Direction —
Identify the lines that include the word "imported", then copy all of them.

Dataset excerpt —
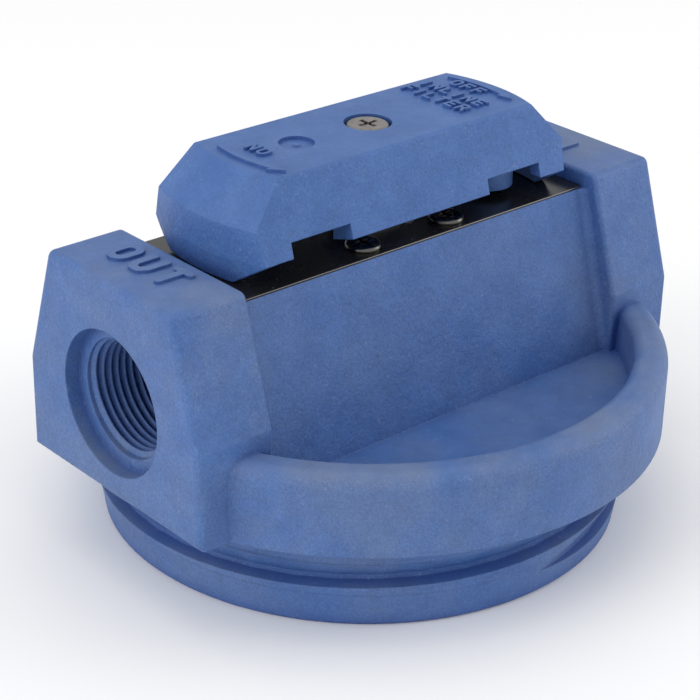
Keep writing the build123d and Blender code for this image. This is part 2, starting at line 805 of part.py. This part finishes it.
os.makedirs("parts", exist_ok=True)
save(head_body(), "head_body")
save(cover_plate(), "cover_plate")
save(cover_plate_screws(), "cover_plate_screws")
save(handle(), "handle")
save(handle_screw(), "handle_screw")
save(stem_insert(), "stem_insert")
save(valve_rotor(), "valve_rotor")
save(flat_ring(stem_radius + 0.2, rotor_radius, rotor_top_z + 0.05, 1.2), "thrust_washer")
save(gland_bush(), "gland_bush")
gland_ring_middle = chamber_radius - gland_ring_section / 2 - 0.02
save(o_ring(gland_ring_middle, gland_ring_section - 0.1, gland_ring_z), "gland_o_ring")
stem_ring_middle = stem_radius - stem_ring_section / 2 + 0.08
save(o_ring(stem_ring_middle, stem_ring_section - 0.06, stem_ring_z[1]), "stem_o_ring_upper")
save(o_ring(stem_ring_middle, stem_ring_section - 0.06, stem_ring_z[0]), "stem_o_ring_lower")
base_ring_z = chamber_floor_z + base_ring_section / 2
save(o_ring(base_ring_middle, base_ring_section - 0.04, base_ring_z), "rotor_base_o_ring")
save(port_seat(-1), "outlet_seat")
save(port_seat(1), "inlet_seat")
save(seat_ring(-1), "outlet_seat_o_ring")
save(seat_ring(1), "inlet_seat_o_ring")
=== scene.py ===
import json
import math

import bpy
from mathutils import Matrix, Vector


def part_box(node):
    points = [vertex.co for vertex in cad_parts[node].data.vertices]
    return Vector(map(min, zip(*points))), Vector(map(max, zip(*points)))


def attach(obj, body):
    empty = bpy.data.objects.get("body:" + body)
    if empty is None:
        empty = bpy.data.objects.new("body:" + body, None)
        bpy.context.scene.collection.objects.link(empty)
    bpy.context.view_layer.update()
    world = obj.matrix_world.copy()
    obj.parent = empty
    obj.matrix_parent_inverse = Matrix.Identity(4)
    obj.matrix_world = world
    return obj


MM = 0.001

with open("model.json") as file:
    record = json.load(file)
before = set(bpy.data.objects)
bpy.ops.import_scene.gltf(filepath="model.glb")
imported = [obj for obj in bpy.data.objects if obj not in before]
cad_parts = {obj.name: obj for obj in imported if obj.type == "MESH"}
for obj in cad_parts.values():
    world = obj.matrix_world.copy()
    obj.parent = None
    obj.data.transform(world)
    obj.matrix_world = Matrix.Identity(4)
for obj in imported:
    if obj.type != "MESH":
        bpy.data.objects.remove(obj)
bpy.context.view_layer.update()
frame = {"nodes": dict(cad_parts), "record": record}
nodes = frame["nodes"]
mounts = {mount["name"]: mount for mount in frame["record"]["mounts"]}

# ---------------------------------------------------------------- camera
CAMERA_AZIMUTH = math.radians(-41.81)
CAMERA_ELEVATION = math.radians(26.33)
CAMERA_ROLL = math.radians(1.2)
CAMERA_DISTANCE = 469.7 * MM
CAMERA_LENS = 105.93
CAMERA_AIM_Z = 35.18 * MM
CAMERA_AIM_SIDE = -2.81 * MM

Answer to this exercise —
imported = [obj for obj in bpy.data.objects if obj not in before]
cad_parts = {obj.name: obj for obj in imported if obj.type == "MESH"}
for obj in imported:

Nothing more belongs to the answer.